START Supplied information
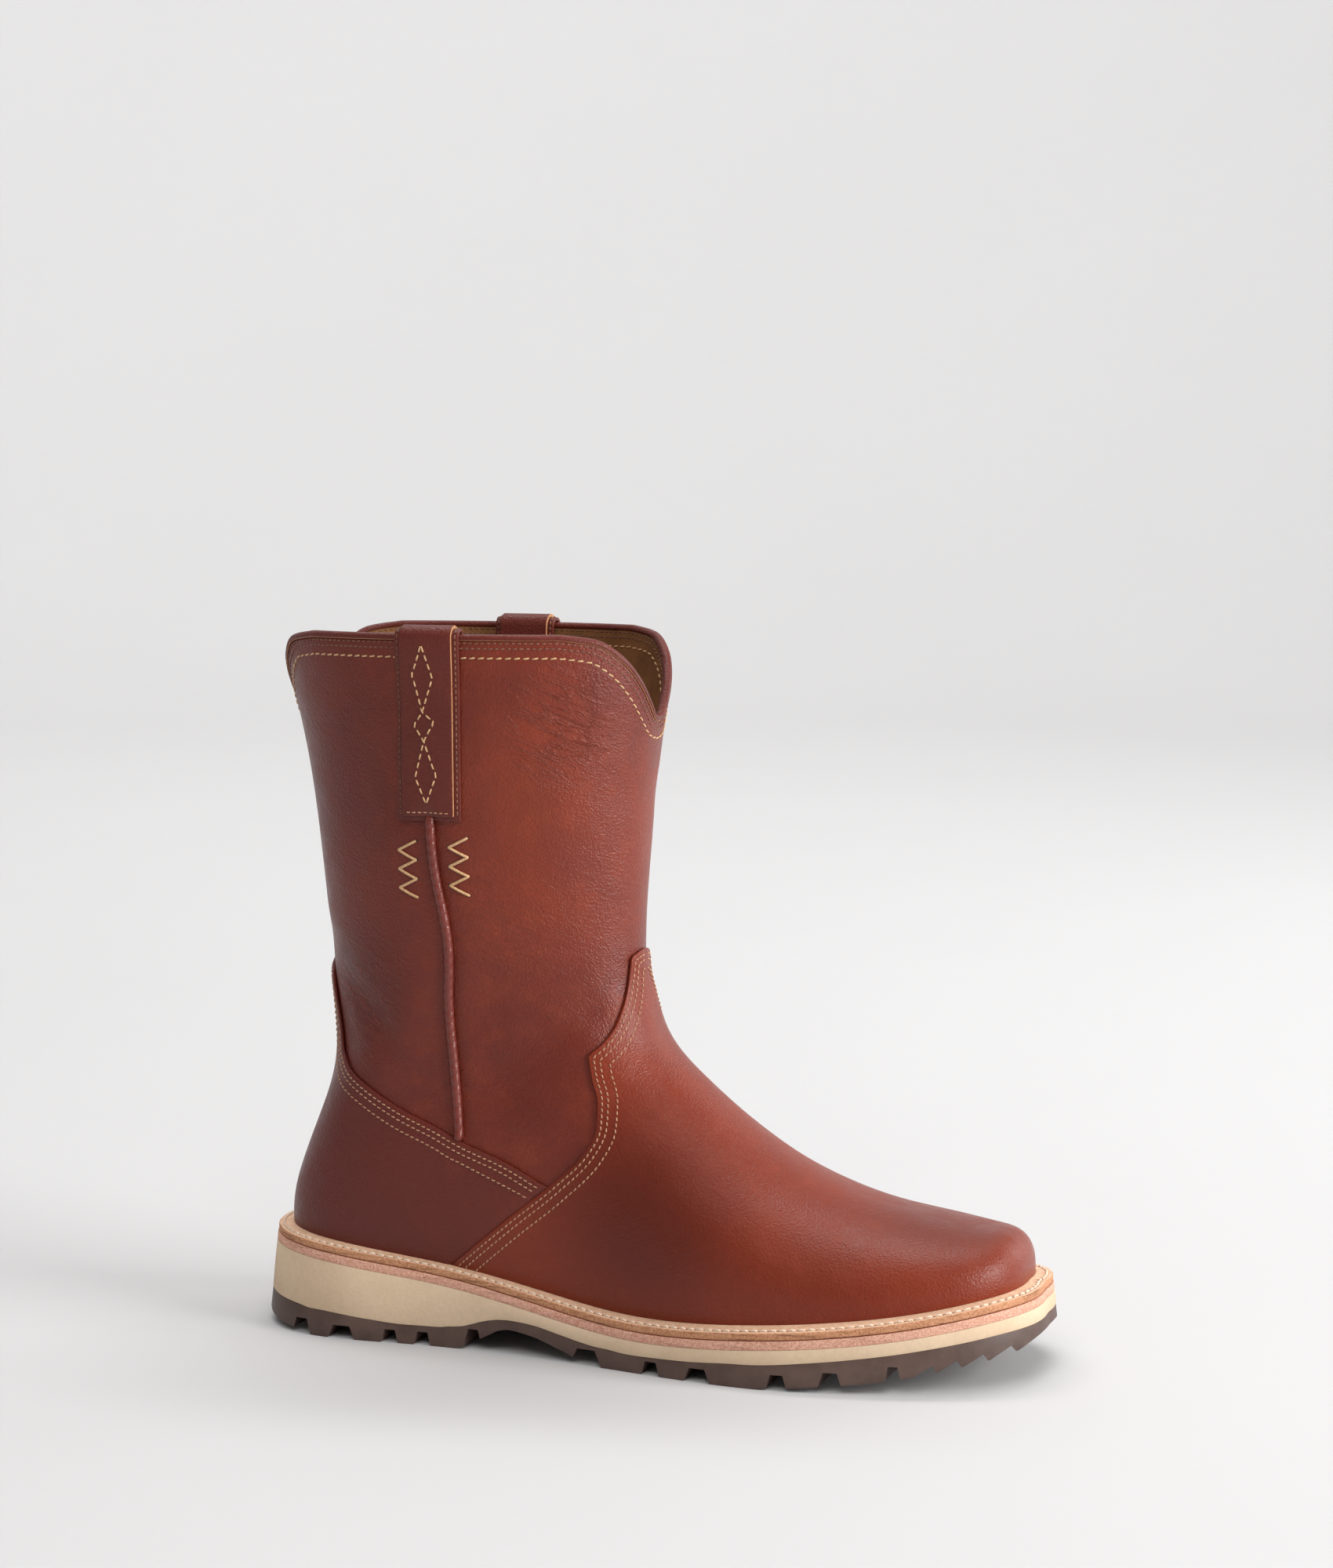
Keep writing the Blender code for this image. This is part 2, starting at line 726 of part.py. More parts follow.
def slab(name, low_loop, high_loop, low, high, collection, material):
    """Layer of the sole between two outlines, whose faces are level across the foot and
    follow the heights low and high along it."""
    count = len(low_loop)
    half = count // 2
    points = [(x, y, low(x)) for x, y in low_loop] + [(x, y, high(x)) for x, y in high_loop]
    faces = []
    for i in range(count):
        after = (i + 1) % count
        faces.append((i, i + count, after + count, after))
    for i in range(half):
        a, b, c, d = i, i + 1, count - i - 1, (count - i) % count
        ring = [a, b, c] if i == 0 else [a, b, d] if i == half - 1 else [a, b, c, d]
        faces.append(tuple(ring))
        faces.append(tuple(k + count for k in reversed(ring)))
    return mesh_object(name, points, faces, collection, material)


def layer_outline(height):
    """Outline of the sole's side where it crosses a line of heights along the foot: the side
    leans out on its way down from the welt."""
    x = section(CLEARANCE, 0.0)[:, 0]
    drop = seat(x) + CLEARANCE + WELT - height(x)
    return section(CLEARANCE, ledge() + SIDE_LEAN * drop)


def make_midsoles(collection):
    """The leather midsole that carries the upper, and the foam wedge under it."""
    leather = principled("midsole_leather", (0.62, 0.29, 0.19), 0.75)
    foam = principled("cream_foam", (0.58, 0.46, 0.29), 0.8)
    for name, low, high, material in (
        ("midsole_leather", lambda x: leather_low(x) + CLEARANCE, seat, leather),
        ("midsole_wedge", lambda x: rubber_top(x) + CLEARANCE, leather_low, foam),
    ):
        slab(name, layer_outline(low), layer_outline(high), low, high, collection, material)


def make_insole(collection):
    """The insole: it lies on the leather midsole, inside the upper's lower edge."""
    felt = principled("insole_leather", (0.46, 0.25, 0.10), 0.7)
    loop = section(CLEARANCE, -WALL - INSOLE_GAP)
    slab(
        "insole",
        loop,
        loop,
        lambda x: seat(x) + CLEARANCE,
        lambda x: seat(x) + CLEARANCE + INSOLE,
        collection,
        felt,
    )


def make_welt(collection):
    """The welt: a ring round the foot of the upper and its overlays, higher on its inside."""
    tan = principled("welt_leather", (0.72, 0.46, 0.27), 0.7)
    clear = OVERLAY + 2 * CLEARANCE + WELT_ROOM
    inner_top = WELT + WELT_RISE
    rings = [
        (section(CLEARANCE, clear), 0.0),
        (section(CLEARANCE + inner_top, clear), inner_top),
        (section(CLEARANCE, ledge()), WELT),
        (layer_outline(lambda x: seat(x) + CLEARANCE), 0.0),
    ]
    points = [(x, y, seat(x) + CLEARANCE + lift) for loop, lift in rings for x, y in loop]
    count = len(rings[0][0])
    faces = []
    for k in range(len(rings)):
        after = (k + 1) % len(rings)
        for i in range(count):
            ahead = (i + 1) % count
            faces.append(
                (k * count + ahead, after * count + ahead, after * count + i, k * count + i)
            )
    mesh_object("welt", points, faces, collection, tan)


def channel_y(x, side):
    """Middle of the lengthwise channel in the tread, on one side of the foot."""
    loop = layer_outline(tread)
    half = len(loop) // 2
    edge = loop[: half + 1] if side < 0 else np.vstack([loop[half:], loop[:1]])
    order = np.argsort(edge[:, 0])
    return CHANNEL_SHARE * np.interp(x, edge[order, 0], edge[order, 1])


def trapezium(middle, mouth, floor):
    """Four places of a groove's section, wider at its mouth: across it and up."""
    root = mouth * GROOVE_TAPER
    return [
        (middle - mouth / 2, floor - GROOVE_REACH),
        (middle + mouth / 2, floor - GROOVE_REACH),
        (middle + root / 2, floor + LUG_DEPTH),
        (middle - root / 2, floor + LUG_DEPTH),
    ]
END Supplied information
> **What to do**: Set down every line of the listing above again, exactly as given.

> **Expected answer**:
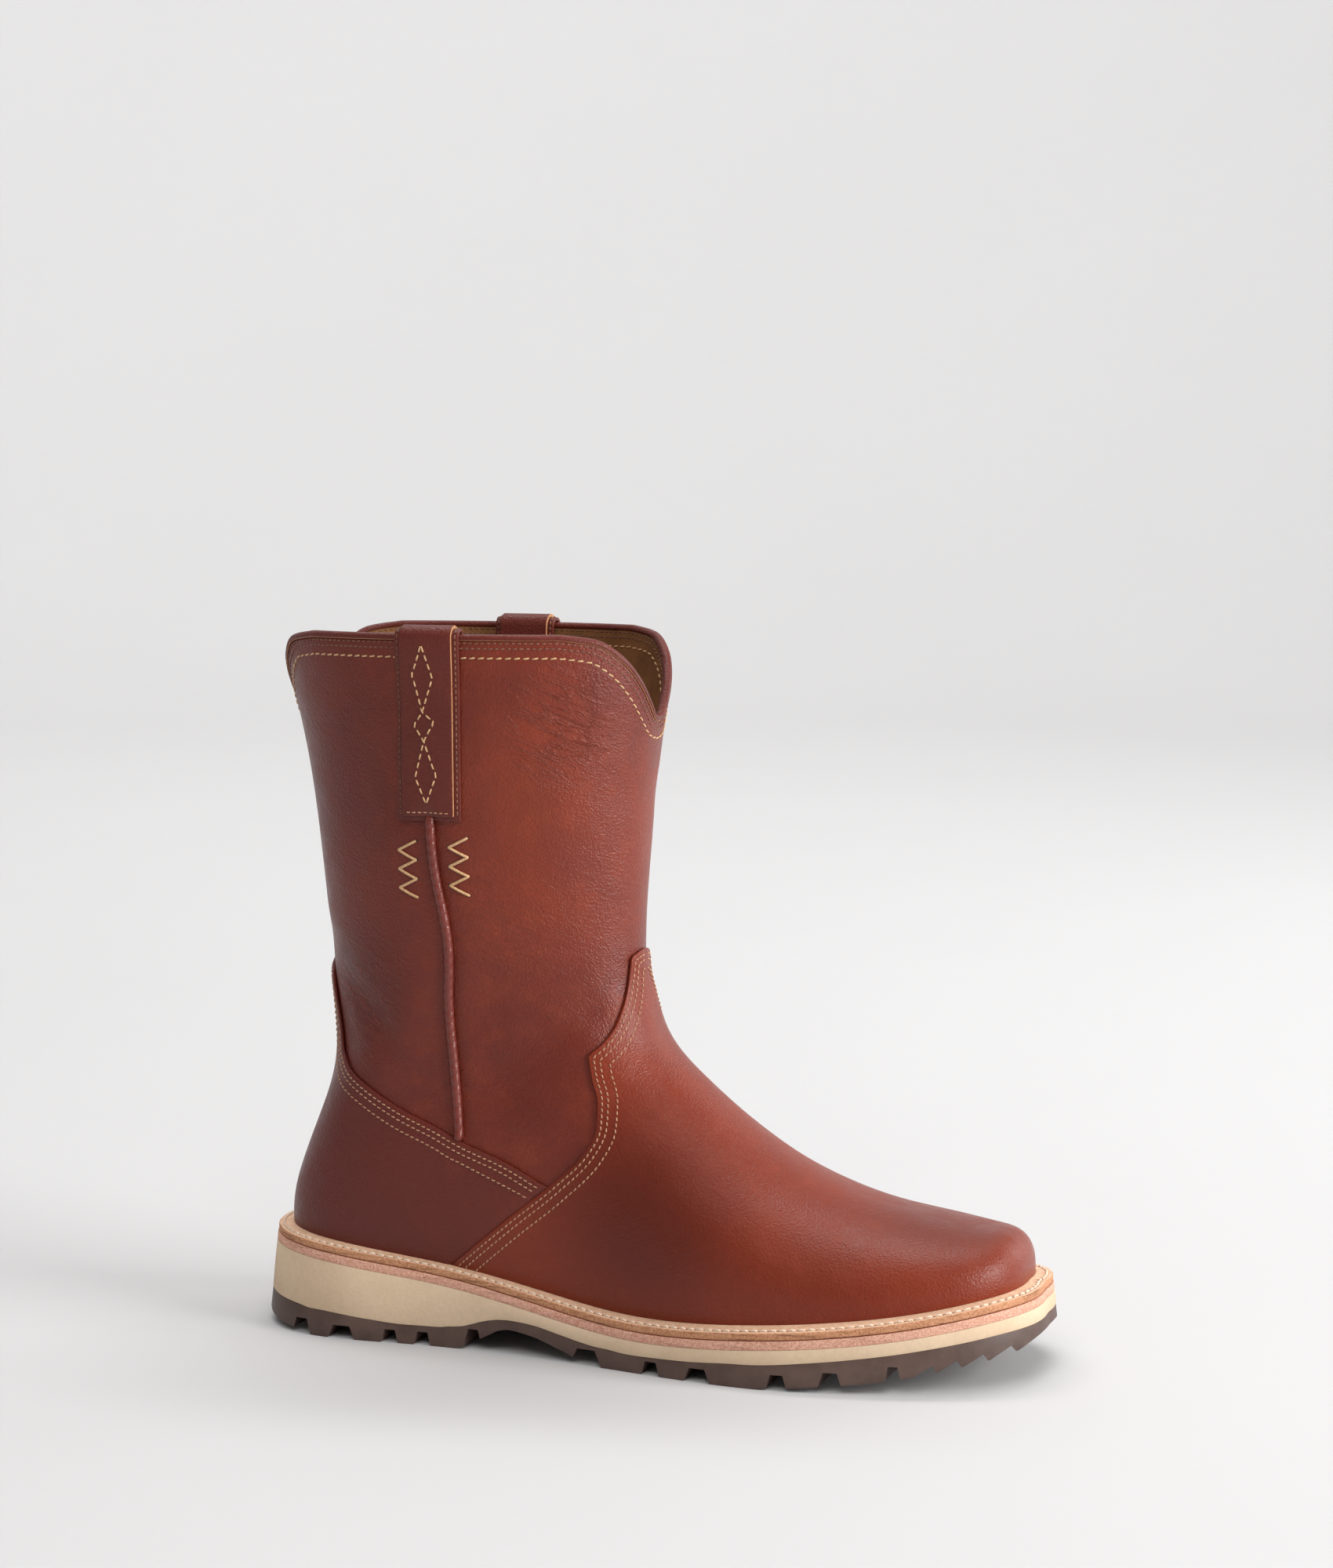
Keep writing the Blender code for this image. This is part 2, starting at line 726 of part.py. More parts follow.
def slab(name, low_loop, high_loop, low, high, collection, material):
    """Layer of the sole between two outlines, whose faces are level across the foot and
    follow the heights low and high along it."""
    count = len(low_loop)
    half = count // 2
    points = [(x, y, low(x)) for x, y in low_loop] + [(x, y, high(x)) for x, y in high_loop]
    faces = []
    for i in range(count):
        after = (i + 1) % count
        faces.append((i, i + count, after + count, after))
    for i in range(half):
        a, b, c, d = i, i + 1, count - i - 1, (count - i) % count
        ring = [a, b, c] if i == 0 else [a, b, d] if i == half - 1 else [a, b, c, d]
        faces.append(tuple(ring))
        faces.append(tuple(k + count for k in reversed(ring)))
    return mesh_object(name, points, faces, collection, material)


def layer_outline(height):
    """Outline of the sole's side where it crosses a line of heights along the foot: the side
    leans out on its way down from the welt."""
    x = section(CLEARANCE, 0.0)[:, 0]
    drop = seat(x) + CLEARANCE + WELT - height(x)
    return section(CLEARANCE, ledge() + SIDE_LEAN * drop)


def make_midsoles(collection):
    """The leather midsole that carries the upper, and the foam wedge under it."""
    leather = principled("midsole_leather", (0.62, 0.29, 0.19), 0.75)
    foam = principled("cream_foam", (0.58, 0.46, 0.29), 0.8)
    for name, low, high, material in (
        ("midsole_leather", lambda x: leather_low(x) + CLEARANCE, seat, leather),
        ("midsole_wedge", lambda x: rubber_top(x) + CLEARANCE, leather_low, foam),
    ):
        slab(name, layer_outline(low), layer_outline(high), low, high, collection, material)


def make_insole(collection):
    """The insole: it lies on the leather midsole, inside the upper's lower edge."""
    felt = principled("insole_leather", (0.46, 0.25, 0.10), 0.7)
    loop = section(CLEARANCE, -WALL - INSOLE_GAP)
    slab(
        "insole",
        loop,
        loop,
        lambda x: seat(x) + CLEARANCE,
        lambda x: seat(x) + CLEARANCE + INSOLE,
        collection,
        felt,
    )


def make_welt(collection):
    """The welt: a ring round the foot of the upper and its overlays, higher on its inside."""
    tan = principled("welt_leather", (0.72, 0.46, 0.27), 0.7)
    clear = OVERLAY + 2 * CLEARANCE + WELT_ROOM
    inner_top = WELT + WELT_RISE
    rings = [
        (section(CLEARANCE, clear), 0.0),
        (section(CLEARANCE + inner_top, clear), inner_top),
        (section(CLEARANCE, ledge()), WELT),
        (layer_outline(lambda x: seat(x) + CLEARANCE), 0.0),
    ]
    points = [(x, y, seat(x) + CLEARANCE + lift) for loop, lift in rings for x, y in loop]
    count = len(rings[0][0])
    faces = []
    for k in range(len(rings)):
        after = (k + 1) % len(rings)
        for i in range(count):
            ahead = (i + 1) % count
            faces.append(
                (k * count + ahead, after * count + ahead, after * count + i, k * count + i)
            )
    mesh_object("welt", points, faces, collection, tan)


def channel_y(x, side):
    """Middle of the lengthwise channel in the tread, on one side of the foot."""
    loop = layer_outline(tread)
    half = len(loop) // 2
    edge = loop[: half + 1] if side < 0 else np.vstack([loop[half:], loop[:1]])
    order = np.argsort(edge[:, 0])
    return CHANNEL_SHARE * np.interp(x, edge[order, 0], edge[order, 1])


def trapezium(middle, mouth, floor):
    """Four places of a groove's section, wider at its mouth: across it and up."""
    root = mouth * GROOVE_TAPER
    return [
        (middle - mouth / 2, floor - GROOVE_REACH),
        (middle + mouth / 2, floor - GROOVE_REACH),
        (middle + root / 2, floor + LUG_DEPTH),
        (middle - root / 2, floor + LUG_DEPTH),
    ]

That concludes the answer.